In a recent interview, Stölzl was asked about his work, which has included being a theatre director as well as working in cinema films and music videos. He said that as an opera director he wasn’t much interested in seeing very traditional productions, but “. . . als Zuschauer ist mir eine Aufführung ohne Interpretation lieber als eine Interpretation, die ich nicht verstehen oder nicht nachvollziehen kann.” (as a spectator I prefer a production without interpretation to an interpretation that I cannot understand or completely follow). I couldn’t agree more, and though I began to doubt his faithfulness to this comment during the first part of this production, the second part fully made up for it.

As to the performers, Rienzi was very well sung and acted by Torsten Kerl — it’s a heavy role, and he carried it off with great power.

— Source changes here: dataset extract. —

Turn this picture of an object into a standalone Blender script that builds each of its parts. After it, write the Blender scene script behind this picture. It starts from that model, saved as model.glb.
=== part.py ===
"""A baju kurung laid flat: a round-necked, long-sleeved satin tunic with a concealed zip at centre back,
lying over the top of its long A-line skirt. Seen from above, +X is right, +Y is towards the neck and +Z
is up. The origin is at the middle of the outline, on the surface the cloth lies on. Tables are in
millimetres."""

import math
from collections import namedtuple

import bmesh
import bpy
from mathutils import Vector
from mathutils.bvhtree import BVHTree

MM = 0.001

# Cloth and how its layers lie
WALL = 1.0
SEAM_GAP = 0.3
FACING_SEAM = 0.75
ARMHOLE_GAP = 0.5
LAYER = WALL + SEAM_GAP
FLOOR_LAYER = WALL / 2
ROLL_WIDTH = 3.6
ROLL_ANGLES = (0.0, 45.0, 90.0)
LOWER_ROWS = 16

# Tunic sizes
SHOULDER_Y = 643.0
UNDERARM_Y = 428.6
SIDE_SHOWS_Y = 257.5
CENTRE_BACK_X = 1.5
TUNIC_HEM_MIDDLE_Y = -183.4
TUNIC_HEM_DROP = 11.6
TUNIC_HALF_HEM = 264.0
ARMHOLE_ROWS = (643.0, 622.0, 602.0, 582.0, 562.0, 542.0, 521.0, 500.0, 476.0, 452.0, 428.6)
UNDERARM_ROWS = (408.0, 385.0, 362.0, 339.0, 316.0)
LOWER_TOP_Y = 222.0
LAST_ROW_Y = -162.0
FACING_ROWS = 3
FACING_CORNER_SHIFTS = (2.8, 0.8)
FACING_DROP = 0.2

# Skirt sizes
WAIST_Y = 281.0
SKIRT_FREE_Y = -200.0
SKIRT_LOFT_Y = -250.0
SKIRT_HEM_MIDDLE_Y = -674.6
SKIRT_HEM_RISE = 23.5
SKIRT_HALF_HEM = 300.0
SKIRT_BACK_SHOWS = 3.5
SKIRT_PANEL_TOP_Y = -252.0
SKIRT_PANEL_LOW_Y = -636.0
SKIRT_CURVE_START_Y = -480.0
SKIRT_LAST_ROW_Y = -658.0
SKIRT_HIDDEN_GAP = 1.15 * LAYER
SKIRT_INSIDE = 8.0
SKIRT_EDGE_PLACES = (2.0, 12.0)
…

Camilla Nylund was a statuesque Irene with strong voice and stage presence, and Kate Aldrich sang Adriano most beautifully, showing him to be an indecisive young man yearning for Irene’s strength and approval. The orchestra played well under the direction of Sebastian Lang-Lessing, and the chorus of nearly fifty men and fifty women were involved the whole time and sang with huge effect.

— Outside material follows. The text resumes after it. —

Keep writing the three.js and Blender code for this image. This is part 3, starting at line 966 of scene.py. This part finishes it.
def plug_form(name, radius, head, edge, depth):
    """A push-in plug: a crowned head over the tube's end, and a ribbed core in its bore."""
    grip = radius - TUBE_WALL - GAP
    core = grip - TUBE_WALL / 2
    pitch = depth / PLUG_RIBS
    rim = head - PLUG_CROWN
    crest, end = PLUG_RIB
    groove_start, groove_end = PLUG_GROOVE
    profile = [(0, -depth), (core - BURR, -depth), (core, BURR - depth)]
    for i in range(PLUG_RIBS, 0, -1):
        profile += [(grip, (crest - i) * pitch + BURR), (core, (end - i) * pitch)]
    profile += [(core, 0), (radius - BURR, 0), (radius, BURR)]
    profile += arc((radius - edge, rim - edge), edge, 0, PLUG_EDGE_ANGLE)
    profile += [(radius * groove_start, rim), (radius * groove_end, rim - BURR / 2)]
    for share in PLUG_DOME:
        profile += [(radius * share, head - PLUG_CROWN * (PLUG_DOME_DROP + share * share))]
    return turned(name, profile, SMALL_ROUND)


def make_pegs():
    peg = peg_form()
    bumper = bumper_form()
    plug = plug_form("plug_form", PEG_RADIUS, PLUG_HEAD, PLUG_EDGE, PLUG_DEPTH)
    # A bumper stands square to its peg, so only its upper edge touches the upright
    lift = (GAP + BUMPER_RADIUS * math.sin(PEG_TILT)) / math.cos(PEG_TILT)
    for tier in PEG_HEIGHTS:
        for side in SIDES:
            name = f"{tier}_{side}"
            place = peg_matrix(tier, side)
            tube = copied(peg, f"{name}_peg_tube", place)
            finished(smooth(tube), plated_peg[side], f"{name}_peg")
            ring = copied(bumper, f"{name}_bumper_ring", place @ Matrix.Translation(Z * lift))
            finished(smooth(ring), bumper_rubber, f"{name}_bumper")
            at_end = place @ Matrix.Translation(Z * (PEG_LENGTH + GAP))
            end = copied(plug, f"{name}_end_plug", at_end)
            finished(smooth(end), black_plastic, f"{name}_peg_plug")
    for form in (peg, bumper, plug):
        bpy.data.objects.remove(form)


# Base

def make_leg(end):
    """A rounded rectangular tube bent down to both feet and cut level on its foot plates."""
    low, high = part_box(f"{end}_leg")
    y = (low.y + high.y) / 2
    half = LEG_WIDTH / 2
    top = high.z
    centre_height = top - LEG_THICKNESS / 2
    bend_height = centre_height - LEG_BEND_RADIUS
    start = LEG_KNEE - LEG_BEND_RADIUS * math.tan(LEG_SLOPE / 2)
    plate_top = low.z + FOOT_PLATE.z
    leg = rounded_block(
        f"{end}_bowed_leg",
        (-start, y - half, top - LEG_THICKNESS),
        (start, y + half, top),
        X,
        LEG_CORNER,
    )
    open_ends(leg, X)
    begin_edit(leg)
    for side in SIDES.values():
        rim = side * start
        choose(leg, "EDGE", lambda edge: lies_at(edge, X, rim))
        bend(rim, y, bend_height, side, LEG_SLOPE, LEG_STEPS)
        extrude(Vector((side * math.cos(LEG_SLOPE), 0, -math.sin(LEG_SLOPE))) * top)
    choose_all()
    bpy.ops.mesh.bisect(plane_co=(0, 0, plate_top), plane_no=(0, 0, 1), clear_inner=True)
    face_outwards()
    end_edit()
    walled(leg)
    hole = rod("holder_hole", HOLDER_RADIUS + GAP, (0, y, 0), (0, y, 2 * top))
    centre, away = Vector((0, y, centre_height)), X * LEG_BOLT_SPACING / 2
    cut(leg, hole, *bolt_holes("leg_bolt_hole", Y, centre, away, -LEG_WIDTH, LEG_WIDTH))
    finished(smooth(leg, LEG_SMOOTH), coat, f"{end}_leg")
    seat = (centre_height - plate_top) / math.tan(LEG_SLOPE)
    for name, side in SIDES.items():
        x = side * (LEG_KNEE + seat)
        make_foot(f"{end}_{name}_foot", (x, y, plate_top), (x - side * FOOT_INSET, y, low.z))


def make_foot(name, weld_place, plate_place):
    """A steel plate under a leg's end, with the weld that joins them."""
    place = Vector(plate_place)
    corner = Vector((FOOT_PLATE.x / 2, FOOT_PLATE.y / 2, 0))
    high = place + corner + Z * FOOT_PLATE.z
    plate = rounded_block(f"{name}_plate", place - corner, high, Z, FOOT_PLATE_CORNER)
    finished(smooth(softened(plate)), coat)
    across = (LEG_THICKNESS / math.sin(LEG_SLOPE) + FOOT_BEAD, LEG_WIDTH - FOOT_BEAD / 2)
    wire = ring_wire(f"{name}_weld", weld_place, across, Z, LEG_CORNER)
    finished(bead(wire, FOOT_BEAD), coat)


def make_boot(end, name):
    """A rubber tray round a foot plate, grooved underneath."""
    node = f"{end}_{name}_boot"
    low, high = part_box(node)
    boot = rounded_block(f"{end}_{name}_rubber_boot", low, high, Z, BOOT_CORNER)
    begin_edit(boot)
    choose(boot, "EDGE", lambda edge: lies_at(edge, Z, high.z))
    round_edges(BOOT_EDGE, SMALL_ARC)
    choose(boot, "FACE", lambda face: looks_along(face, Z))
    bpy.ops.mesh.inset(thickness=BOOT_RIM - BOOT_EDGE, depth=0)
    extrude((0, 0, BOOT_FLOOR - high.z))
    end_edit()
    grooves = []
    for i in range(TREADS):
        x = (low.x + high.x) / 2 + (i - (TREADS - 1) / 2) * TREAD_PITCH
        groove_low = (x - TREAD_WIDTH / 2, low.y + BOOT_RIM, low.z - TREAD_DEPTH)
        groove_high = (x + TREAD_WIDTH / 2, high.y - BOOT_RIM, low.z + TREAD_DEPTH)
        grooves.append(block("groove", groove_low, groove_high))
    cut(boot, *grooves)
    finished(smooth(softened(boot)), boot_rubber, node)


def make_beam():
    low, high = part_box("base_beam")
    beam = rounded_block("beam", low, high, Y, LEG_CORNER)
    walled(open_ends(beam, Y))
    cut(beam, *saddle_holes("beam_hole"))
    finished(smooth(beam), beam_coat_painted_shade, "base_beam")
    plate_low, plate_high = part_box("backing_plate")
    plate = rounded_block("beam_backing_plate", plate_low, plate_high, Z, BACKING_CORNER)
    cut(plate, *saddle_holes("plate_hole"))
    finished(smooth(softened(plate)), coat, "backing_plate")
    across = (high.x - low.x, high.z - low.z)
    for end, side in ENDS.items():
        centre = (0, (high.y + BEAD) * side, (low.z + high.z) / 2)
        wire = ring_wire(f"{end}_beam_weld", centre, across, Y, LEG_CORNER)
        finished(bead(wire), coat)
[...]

As a final word on Philipp Stölzl’s interpretation it is worth noting two facts. One is that Wagner rejected Rienzi well before the end of his life, yet it continued to attract large audiences in the nineteenth and early twentieth centuries. The other is that Hitler had the original score of this opera in his possession, and it is now lost, presumably having gone up in flames in the bunker.